Seems I was too quick to declare victory… making progress, though.

Host _________________ Service ___ Last Check ____________ Next Check
EGH_EXCH1 __________ PING _____ 06-07-2005 11:36:55 ____ 06-07-2005 13:03:30
13D_CCE-172.16.38.30 __PING ______ 06-07-2005 11:25:51 ___ 06-07-2005 13:03:30
13C_CC-172.16.32.36 ___ PING _____ 06-07-2005 11:25:51 ___ 06-07-2005 13:03:30

(Data is copied from the web page at 13:12)


Sorry for the formatting, hard to paste. As you can see, services scheduled hours before are now getting rescheduled, but the check is still failing.

I see the following in the event log:
[06-07-2005 13:03:30] Warning: The check of service ‘PING’ on host ‘EGH_EXCH1’ looks like it was orphaned (results never came back). I’m scheduling an immediate check of the service…
06-07-2005 13:03:30] Warning: The check of service ‘PING’ on host ‘13D_CCE-172.16.38.30’ looks like it was orphaned (results never came back). I’m scheduling an immediate check of the service…
[06-07-2005 13:03:30] Warning: The check of service ‘PING’ on host ‘13C_CC-172.16.32.36’ looks like it was orphaned (results never came back). I’m scheduling an immediate check of the service…

I’m also occasionally seeing these:
[06-07-2005 12:41:37] SERVICE ALERT: 14A_BELEV-172.16.20.30;PING;UNKNOWN;SOFT;1;Could not open pipe: /etc/ping -n -c 2 172.16.20.30

But those don’t occur for every host that does not get rescheduled, or run correctly.

I don’t see any events at all that appear to be related to the “last run time” of the services.

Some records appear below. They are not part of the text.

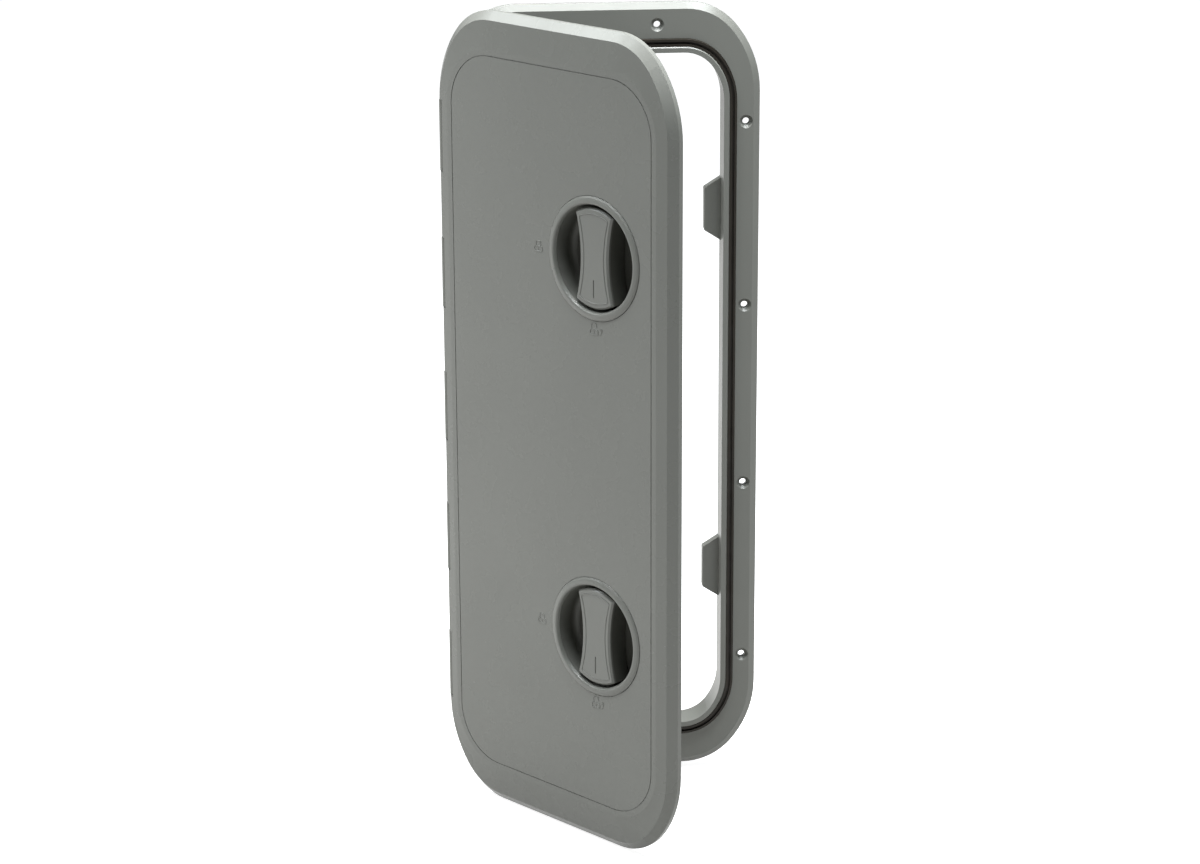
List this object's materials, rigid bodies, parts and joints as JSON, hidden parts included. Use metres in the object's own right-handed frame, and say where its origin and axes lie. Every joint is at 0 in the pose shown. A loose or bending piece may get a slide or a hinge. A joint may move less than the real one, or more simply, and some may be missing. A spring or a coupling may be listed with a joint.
{
  "type": "deck hatch",
  "caption": "Rectangular rounded access hatch for boats: flush frame with seal, side-hinged lid and two quarter-turn latches.",
  "frame": {"origin": "centre of the opening and of the screw pattern, on the back of the flange where it lies on the deck or bulkhead", "axes": "+Z along the long side, +X from the hinge to the latch side, -Y out of the deck towards the user"},
  "size_m": [0.237, 0.2073, 0.607],
  "materials": {
    "frame_plastic": "satin moulded grey plastic",
    "lid_plastic": "satin moulded grey plastic",
    "latch_plastic": "satin moulded grey plastic",
    "handle_plastic": "satin moulded grey plastic",
    "cam_nylon": "matt filled nylon",
    "seal_rubber": "matt soft rubber",
    "latch_rubber": "matt rubber",
    "stainless": "brushed stainless steel"
  },
  "bodies": {
    "frame_body": {"frame": "frame_plastic", "frame_seal": "seal_rubber", "hinge_pin": "stainless"},
    "lid_body": {"lid": "lid_plastic", "hinge_plug": "lid_plastic", "upper_latch_housing": "latch_plastic", "upper_latch_gasket": "latch_rubber", "upper_latch_ring_nut": "latch_plastic", "lower_latch_housing": "latch_plastic", "lower_latch_gasket": "latch_rubber", "lower_latch_ring_nut": "latch_plastic"},
    "upper_latch": {"upper_latch_handle": "handle_plastic", "upper_latch_oring": "latch_rubber", "upper_latch_clip": "stainless", "upper_latch_spindle": "stainless", "upper_latch_cam": "cam_nylon", "upper_latch_washer": "stainless", "upper_latch_nut": "stainless"},
    "lower_latch": {"lower_latch_handle": "handle_plastic", "lower_latch_oring": "latch_rubber", "lower_latch_clip": "stainless", "lower_latch_spindle": "stainless", "lower_latch_cam": "cam_nylon", "lower_latch_washer": "stainless", "lower_latch_nut": "stainless"}
  },
  "joints": [
    {"name": "lid_hinge", "type": "hinge", "parent": "frame_body", "child": "lid_body", "pos_m": [-0.1165, -0.011, 0], "axis": [0, 0, -1], "range_deg": [-50, 120]},
    {"name": "upper_latch_turn", "type": "hinge", "parent": "lid_body", "child": "upper_latch", "pos_m": [-0.00426, -0.12765, 0.1415], "axis": [0.766, 0.6428, 0], "range_deg": [0, 90]},
    {"name": "lower_latch_turn", "type": "hinge", "parent": "lid_body", "child": "lower_latch", "pos_m": [-0.00426, -0.12765, -0.1415], "axis": [0.766, 0.6428, 0], "range_deg": [0, 90]}
  ]
}
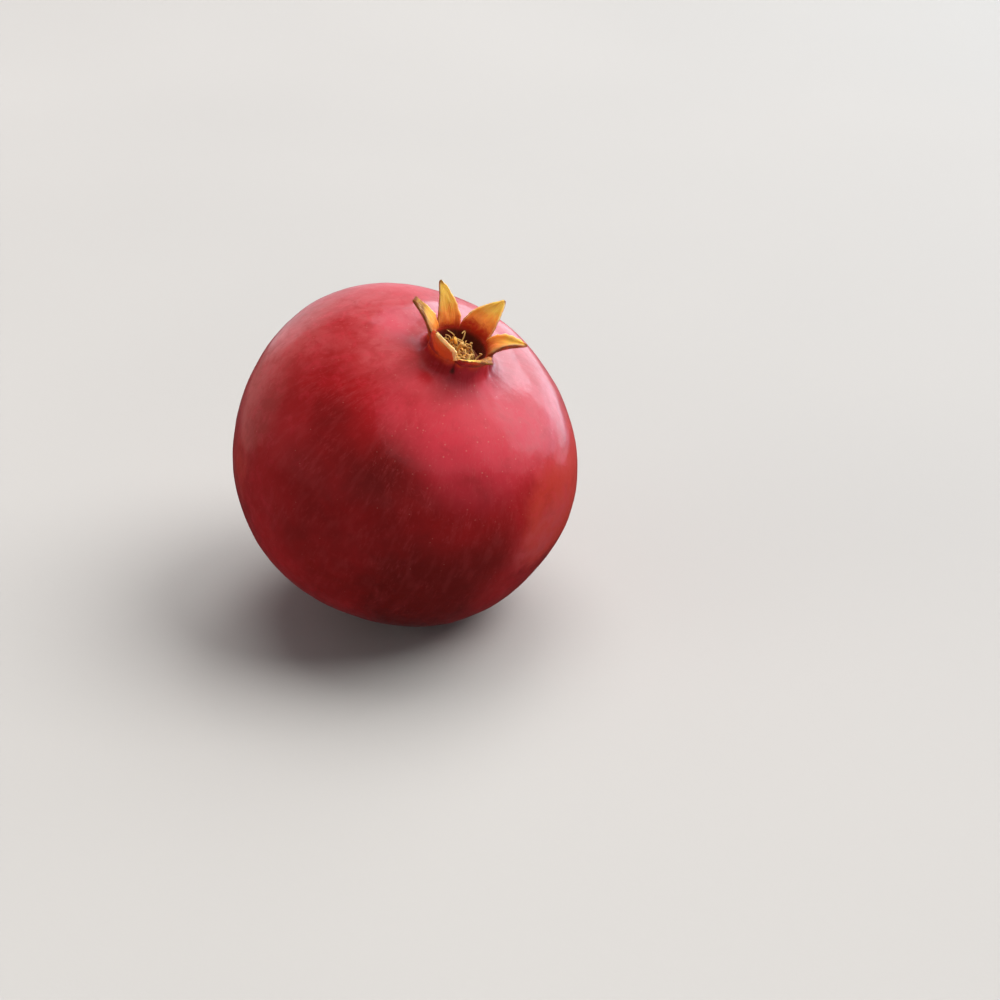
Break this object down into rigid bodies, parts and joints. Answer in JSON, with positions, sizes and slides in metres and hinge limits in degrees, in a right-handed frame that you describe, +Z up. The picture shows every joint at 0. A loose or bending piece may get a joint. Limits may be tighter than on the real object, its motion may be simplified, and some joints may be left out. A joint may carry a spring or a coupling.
{
  "type": "pomegranate",
  "caption": "Whole ripe pomegranate with a rounded leathery rind, a short neck and a crown of pointed sepals round its dried stamens, resting a little tipped over.",
  "frame": {"origin": "middle of the small flat spot that the fruit rests on", "axes": "+Z straight up from the surface it rests on; the crown leans 27 degrees from +Z, towards +X and a little towards -Y; the front view looks along +Y"},
  "size_m": [0.0926, 0.0905, 0.0974],
  "materials": {
    "rind": "smooth satin fruit skin with a slight waxy sheen",
    "stamens": "dry, matte and crinkled",
    "stem": "dry matte bark"
  },
  "bodies": {
    "root": {"rind": "rind", "stamens": "stamens", "stem_stub": "stem"}
  },
  "joints": []
}
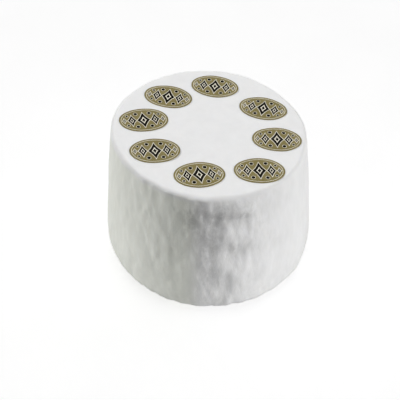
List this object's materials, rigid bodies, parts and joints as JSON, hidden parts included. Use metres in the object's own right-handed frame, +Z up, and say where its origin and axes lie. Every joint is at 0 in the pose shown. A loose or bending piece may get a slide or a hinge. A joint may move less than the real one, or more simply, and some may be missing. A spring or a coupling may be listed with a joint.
{
  "type": "cheese wheel",
  "caption": "Tall round soft cheese with a white bloomy rind, settled wider at its foot, its top face sloping and set with a ring of thin oval gold paper labels.",
  "frame": {"origin": "centre of the underside, on the surface that the wheel stands on", "axes": "+Z up along the wheel's axis, +X to the right seen from the front, where the top face is lowest; the front faces -Y"},
  "size_m": [0.1571, 0.1595, 0.1183],
  "materials": {
    "rind": "velvety matt white mould rind, faintly mottled and ridged",
    "gold_paper": "thin olive-gold printed paper, satin, printed in dark brown with pale lines"
  },
  "bodies": {
    "root": {"wheel": "rind", "label_1": "gold_paper", "label_2": "gold_paper", "label_3": "gold_paper", "label_4": "gold_paper", "label_5": "gold_paper", "label_6": "gold_paper", "label_7": "gold_paper", "label_8": "gold_paper"}
  },
  "joints": []
}
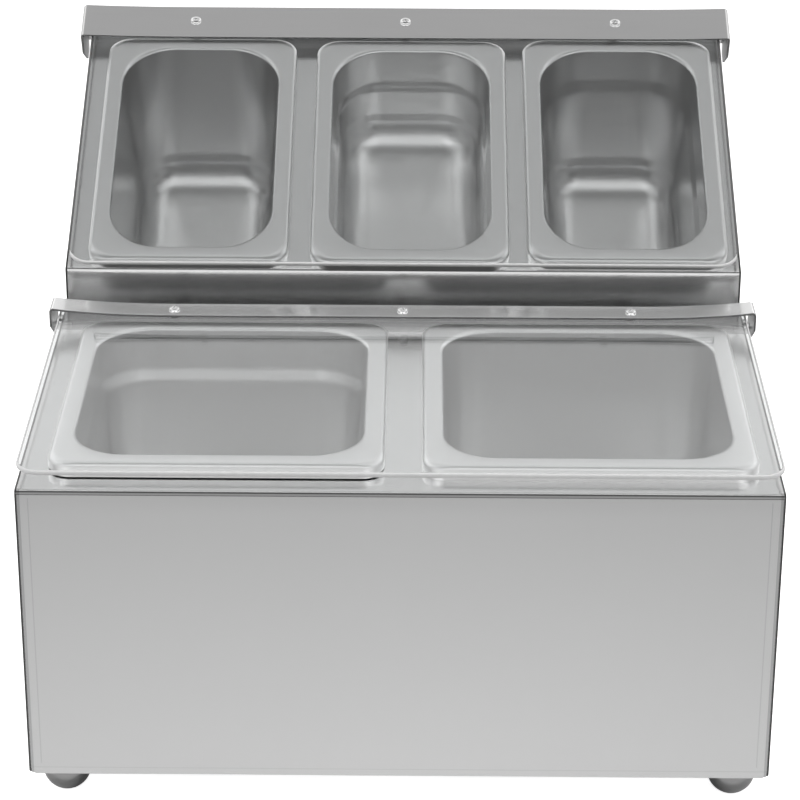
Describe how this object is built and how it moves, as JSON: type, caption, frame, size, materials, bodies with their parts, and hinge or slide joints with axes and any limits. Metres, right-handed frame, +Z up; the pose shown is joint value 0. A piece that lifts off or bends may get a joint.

As an example, the last entry that was not an “orphaned” entry for the first host on the above list was:
[06-07-2005 10:45:03] SERVICE ALERT: EGH_EXCH1;PING;OK;SOFT;2;PING OK - Packet loss = 0%, RTA = 0.00 ms

That’s well before the “last run time”, and again these run a check every 3 minutes.

Try changing to 5 minutes. Someone else reported problems with ping, and it turned out to be some ping flood check, that some hosts have. So the host you are triing to ping, thinks that you are attempting to flood it. Perhaps changing the packets sent, etc in the definition of check_ping would help. You might want to use check_fping, instead of check_ping also, since check_fping is actually a hair quicker.